### Data lines
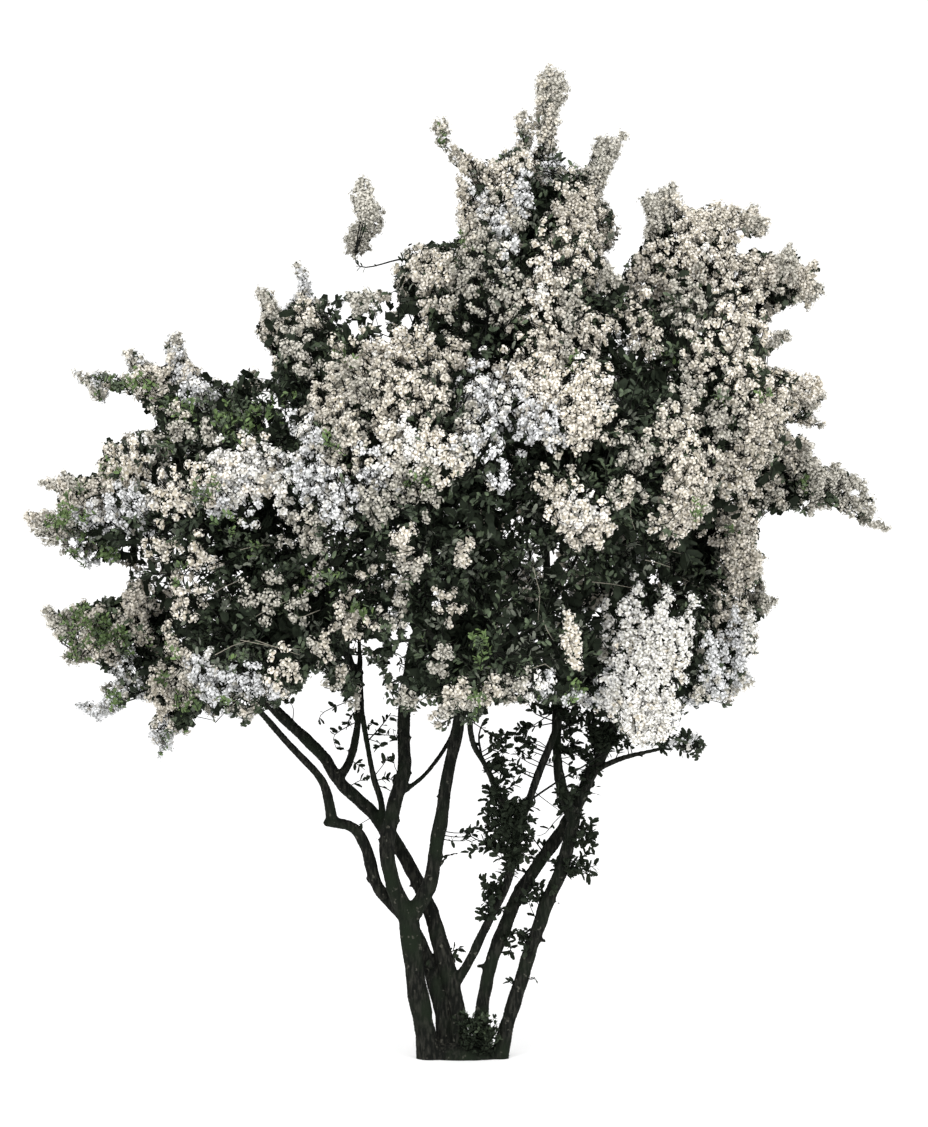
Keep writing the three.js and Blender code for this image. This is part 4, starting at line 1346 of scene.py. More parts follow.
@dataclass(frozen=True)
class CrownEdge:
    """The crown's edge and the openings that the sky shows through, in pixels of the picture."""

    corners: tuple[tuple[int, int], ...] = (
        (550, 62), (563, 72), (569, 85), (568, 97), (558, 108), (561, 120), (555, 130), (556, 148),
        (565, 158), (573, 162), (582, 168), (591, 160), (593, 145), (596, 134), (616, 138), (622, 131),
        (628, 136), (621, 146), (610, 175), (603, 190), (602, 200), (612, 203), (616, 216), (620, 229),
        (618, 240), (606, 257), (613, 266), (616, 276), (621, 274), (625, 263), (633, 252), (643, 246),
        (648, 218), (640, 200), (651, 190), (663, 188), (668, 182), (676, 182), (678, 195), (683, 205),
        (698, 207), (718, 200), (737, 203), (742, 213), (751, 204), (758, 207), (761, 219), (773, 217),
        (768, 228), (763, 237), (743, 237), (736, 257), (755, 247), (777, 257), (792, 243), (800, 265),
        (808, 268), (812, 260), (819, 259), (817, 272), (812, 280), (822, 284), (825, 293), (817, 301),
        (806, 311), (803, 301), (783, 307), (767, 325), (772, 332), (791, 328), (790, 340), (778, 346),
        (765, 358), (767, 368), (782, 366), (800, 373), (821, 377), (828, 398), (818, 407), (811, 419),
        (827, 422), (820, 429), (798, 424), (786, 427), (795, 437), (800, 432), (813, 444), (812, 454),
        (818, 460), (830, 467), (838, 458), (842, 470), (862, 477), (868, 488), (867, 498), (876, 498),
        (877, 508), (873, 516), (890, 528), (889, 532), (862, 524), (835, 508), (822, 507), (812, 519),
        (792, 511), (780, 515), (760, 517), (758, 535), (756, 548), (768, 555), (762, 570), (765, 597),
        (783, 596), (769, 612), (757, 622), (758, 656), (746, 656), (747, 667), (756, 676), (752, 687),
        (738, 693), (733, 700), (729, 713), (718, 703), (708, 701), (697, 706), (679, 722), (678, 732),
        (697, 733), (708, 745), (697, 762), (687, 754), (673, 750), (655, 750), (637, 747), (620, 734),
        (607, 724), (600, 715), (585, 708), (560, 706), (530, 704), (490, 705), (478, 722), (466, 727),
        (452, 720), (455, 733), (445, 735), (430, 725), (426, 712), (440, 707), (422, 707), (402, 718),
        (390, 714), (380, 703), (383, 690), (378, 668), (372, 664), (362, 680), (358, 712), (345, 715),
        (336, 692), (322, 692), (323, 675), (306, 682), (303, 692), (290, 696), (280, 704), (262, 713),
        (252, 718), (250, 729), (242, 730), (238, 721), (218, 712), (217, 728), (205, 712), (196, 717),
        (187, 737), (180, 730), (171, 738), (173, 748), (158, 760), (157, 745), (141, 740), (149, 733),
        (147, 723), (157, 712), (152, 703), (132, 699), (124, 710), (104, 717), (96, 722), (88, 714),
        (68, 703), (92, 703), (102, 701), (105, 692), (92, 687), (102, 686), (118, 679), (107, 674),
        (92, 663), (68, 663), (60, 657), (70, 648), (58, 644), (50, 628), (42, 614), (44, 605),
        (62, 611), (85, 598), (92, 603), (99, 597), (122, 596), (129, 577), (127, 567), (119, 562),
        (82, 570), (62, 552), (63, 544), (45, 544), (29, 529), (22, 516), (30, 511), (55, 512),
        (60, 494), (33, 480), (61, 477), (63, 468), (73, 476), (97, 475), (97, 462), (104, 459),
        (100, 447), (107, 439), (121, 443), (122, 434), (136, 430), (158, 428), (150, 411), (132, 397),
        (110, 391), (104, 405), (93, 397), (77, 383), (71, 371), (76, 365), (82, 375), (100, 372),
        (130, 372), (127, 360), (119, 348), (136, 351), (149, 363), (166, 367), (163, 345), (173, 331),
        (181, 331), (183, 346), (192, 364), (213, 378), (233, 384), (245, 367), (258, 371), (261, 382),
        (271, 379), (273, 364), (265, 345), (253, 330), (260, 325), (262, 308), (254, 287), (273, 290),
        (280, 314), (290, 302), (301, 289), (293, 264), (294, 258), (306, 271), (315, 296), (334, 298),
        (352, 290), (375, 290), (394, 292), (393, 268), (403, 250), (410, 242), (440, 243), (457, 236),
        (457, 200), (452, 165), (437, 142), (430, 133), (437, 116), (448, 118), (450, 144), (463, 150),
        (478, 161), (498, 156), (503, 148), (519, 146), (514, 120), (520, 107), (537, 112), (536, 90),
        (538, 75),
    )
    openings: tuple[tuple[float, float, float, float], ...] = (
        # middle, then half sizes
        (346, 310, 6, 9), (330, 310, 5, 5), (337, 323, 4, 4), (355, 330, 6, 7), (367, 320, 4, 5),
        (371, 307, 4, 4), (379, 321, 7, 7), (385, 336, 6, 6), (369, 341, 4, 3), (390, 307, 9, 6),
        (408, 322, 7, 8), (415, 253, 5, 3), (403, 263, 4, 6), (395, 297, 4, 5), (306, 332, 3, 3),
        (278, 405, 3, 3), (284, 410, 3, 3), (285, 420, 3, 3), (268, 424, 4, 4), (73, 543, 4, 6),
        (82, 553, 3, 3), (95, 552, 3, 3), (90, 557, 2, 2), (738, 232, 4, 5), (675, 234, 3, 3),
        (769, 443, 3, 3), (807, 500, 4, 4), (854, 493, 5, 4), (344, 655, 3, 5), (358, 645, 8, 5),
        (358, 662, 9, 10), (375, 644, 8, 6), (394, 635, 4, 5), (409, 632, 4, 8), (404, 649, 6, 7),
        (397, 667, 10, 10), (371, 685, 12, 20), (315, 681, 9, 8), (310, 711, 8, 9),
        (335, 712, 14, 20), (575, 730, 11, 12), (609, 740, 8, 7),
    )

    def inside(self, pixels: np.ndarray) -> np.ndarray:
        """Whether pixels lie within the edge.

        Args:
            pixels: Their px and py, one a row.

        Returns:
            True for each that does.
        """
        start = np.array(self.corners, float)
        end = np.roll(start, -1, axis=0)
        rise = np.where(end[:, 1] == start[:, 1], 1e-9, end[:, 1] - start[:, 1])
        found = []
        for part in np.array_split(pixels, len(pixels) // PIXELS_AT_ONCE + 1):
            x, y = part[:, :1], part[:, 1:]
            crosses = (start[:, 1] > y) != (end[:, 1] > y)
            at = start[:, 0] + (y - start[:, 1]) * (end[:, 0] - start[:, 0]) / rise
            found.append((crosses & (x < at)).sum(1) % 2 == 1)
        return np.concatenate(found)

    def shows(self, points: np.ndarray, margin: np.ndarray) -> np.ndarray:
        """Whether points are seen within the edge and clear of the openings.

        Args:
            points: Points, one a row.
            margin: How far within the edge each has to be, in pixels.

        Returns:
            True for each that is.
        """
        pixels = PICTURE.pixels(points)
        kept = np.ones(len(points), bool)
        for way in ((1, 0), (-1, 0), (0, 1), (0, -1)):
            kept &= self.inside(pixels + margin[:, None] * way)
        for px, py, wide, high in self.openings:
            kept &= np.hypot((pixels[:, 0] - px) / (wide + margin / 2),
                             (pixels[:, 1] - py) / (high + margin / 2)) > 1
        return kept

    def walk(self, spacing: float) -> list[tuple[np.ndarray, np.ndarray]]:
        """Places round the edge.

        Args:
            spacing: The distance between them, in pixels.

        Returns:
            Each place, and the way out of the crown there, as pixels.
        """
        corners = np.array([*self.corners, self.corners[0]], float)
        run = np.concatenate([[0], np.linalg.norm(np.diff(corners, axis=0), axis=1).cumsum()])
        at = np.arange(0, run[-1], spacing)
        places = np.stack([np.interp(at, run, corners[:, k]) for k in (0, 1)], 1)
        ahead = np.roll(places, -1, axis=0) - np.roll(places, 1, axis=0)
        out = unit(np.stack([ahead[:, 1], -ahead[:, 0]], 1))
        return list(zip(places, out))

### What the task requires
Can you write out the lines above, from the first one through the one containing "crown's edge and", exactly as they appear and nothing more?

### Solution to this exercise
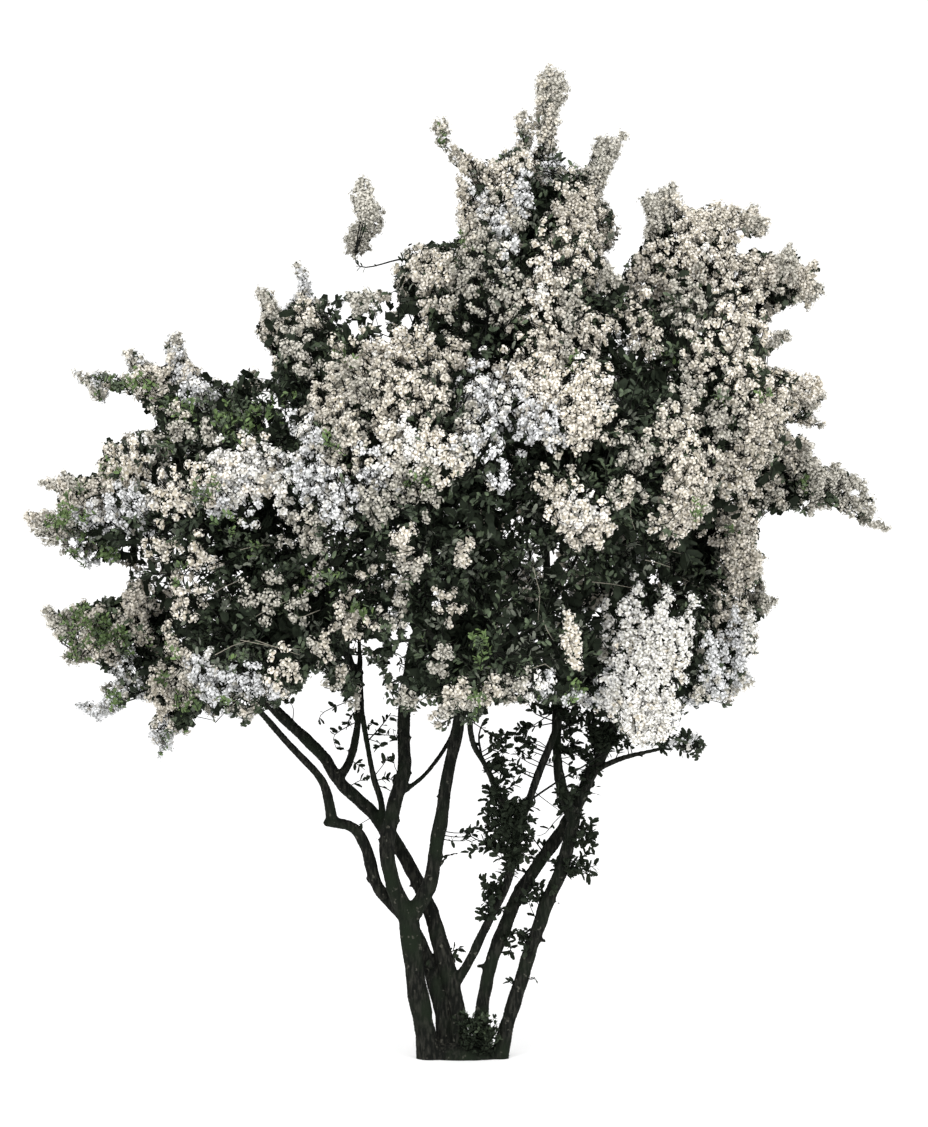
Keep writing the three.js and Blender code for this image. This is part 4, starting at line 1346 of scene.py. More parts follow.
@dataclass(frozen=True)
class CrownEdge:
    """The crown's edge and the openings that the sky shows through, in pixels of the picture."""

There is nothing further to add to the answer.